Cricket ball leads to great discovery

Crystal cave in Bermuda was discovered by two twelve – thirteen years old boys – Carl Gibbons and Edgar Hollis in 1905. They were playing cricket, and then a ball disappeared some feet from one of the boys.

Boys badly wanted to get back their valuable ball, and one of them squeezed into the hole. It was surprisingly deep and turned out to be a large cave.

Owners of this property since 1884 were the Wilkinson family. As soon as they learned about the discovery, they decided to explore the cave. The 14 years old Bernard Wilkinson was lowered into the hole in a strong rope. The boy descended 43 m, lighting the vast cave room with a bicycle lamp. With awe, he looked at the incredibly beautiful cave with countless crystals.

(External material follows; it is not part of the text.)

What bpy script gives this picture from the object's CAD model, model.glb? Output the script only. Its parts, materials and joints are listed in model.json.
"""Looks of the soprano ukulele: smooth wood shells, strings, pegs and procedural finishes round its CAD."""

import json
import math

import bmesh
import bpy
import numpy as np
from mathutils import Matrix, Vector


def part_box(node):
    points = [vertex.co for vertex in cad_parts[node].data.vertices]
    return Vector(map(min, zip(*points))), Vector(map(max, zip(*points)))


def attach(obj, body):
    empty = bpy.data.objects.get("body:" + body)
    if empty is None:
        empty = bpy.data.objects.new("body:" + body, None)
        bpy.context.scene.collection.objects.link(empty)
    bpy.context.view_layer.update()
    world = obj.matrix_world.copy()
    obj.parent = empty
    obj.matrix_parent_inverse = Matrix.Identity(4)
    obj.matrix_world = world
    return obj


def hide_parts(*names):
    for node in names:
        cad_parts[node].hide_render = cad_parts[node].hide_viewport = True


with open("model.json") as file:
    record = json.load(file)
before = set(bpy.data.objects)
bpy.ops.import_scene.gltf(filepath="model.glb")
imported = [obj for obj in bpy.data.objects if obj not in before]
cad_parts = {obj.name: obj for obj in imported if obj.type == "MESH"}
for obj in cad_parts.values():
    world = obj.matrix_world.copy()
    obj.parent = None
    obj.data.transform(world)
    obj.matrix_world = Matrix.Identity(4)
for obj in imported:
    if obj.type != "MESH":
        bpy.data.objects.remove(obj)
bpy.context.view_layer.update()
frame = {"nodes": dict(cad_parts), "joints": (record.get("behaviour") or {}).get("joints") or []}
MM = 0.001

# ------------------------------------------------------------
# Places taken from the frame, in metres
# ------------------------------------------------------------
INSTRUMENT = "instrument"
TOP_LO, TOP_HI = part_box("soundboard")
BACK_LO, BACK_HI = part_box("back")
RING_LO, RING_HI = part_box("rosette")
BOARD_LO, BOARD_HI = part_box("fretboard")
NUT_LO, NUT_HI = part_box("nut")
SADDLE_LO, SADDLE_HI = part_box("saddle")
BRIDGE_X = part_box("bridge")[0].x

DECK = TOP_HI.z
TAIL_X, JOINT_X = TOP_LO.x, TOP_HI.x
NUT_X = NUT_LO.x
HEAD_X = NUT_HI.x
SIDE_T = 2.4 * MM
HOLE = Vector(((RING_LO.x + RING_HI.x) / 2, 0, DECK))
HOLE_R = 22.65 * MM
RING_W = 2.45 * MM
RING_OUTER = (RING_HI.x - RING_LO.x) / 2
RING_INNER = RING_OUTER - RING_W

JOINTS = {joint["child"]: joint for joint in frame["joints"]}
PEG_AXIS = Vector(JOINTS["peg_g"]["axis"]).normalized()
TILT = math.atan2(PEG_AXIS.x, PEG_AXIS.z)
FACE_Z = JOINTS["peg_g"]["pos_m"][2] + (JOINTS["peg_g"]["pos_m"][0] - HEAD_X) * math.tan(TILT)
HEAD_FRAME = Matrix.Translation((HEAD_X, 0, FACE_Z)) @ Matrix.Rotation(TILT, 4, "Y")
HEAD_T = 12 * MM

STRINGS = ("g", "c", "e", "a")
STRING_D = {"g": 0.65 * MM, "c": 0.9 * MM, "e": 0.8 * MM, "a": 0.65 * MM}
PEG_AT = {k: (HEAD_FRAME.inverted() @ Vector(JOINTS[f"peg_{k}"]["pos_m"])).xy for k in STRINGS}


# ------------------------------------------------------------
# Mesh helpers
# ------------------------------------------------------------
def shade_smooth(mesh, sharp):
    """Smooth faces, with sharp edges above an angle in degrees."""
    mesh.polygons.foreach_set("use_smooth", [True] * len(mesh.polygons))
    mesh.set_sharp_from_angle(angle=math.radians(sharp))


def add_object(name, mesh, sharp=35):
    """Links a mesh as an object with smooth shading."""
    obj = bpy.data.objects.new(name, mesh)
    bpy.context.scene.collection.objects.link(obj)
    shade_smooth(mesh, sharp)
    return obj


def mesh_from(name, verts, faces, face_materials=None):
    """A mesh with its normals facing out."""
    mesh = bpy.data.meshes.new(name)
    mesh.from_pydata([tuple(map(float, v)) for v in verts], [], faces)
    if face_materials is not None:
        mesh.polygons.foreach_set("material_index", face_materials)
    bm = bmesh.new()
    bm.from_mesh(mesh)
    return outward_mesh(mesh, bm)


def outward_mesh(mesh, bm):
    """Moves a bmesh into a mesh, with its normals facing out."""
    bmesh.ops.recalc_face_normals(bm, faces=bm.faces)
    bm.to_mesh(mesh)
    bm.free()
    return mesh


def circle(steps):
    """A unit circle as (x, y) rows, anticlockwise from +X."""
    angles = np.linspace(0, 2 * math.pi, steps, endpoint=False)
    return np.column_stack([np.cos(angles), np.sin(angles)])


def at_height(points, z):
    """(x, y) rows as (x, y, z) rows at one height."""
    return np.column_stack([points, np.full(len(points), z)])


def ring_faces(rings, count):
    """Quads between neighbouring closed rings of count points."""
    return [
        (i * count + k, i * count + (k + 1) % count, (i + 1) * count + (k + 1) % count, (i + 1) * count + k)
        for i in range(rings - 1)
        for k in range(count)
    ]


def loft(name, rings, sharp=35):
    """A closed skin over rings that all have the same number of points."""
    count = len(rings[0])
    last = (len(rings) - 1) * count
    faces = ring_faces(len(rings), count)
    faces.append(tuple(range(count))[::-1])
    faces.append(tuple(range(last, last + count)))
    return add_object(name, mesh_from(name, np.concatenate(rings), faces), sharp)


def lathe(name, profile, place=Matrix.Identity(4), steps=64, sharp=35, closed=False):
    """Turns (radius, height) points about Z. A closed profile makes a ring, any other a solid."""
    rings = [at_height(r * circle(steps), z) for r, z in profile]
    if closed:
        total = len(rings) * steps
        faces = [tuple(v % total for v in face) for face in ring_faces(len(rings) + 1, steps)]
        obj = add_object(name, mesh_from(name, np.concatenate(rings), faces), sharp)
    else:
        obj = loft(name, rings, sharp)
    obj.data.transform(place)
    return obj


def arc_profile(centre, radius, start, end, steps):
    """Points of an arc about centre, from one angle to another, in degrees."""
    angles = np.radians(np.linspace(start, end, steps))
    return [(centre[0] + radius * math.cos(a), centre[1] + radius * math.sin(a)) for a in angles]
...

Diving between stalagmites (so-called twin peaks) in Crystal Cave, Bermuda. These stalagmites formed, when the cave was above the water level
Diving between stalagmites (so-called "twin peaks") in Crystal Cave. These stalagmites formed, when the cave was above the water level / / public domain

Tourist trap

Wilkinsons decided to turn this wonder of nature into a tourist attraction. They built a pontoon bridge across the crystal clear waters of the subterranean pool. Cave was opened to the public on January 8, 1908, and one of the first visitors was Mark Twain.

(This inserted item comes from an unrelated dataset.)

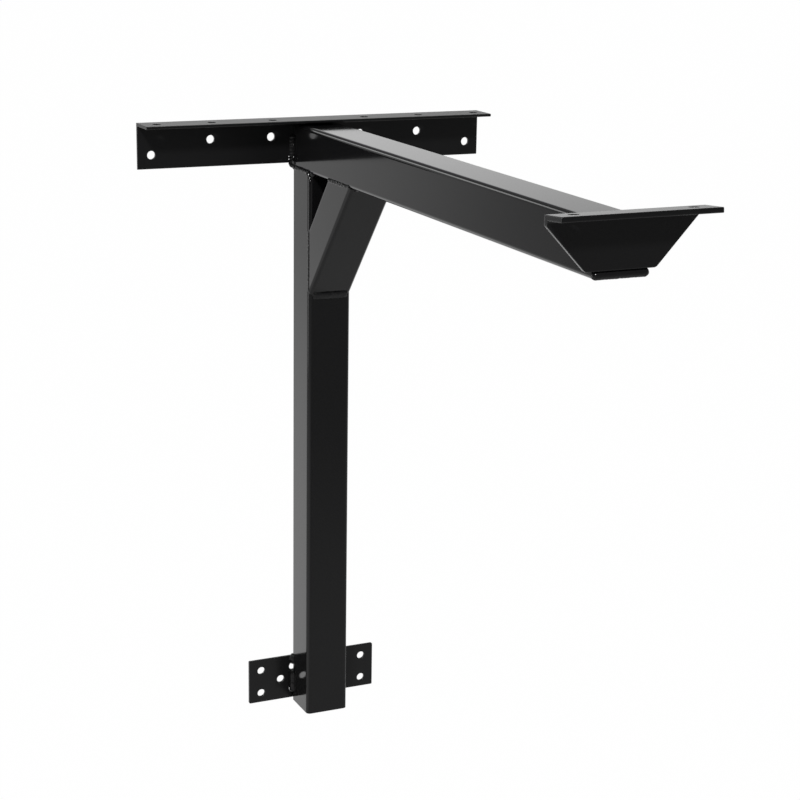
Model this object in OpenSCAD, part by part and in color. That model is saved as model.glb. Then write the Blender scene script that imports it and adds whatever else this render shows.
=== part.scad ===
// Cantilever bracket for a wall-hung table or counter: a wall rail, a cantilever arm, a post that
// runs down the wall to a foot plate, a mitred knee brace and a short front angle, all welded.
// The wall lies in the plane Y = 0 and the arm reaches out along -Y. +Z is up.
// The origin is midway between the two outer wall holes of the rail, on the wall.

/* [Square tube] */
// Outside width of the arm, post and brace tube
tube_side = 50.8; // [44:0.1:60]
// Wall of the tube
tube_wall = 3.2; // [2:0.1:5]
// Outside radius of the tube's rounded corners
tube_corner = 4.8; // [3.6:0.1:8]

/* [Angle and plate stock] */
// Thickness of the wall rail and of the foot plate
stock_thickness = 3.2; // [2.6:0.1:5]
// Fillet in the root of the angles
root_fillet = 2.2; // [1:0.1:2.6]
// Radius of the angles' toes and of the plate's corners
toe_radius = 1.1; // [0.4:0.1:1.3]
// Diameter of every screw hole
hole_diameter = 9.4; // [5:0.1:11]

/* [Wall rail] */
// Length of the rail along the wall
rail_length = 412; // [380:1:600]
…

Later the cave got a new, cozier entrance, lighting below the water, and other extras. Now it is visited by more than 80 000 tourists every year.

Beauty from the past

Crystal Cave, just like other caves in Bermuda, formed, when the sea level was considerably lower than now. When the Ice age ended and glaciers melted, sea level rose and inundated the beautiful cave formations.

Nowadays tourists see just a little part of Crystal Cave, which is above the water – and are very impressed by the countless stalactites, stalagmites, chandelier clusters, and soda straws.

The part which continues below the water is even more impressive. The water here is incredibly clear and, although it is up to 20 m deep, it looks like it is just knee-deep.

Scientific value

In Bermuda is known more than 150 caves. These wonderful caves have been very valuable to science – here have been found more than 75 species of cave organisms which are not found anywhere else in the world. These small creatures mostly live in the water. Many caves in Bermuda are anchialine, e.g. there is ongoing water exchange with the Atlantic ocean.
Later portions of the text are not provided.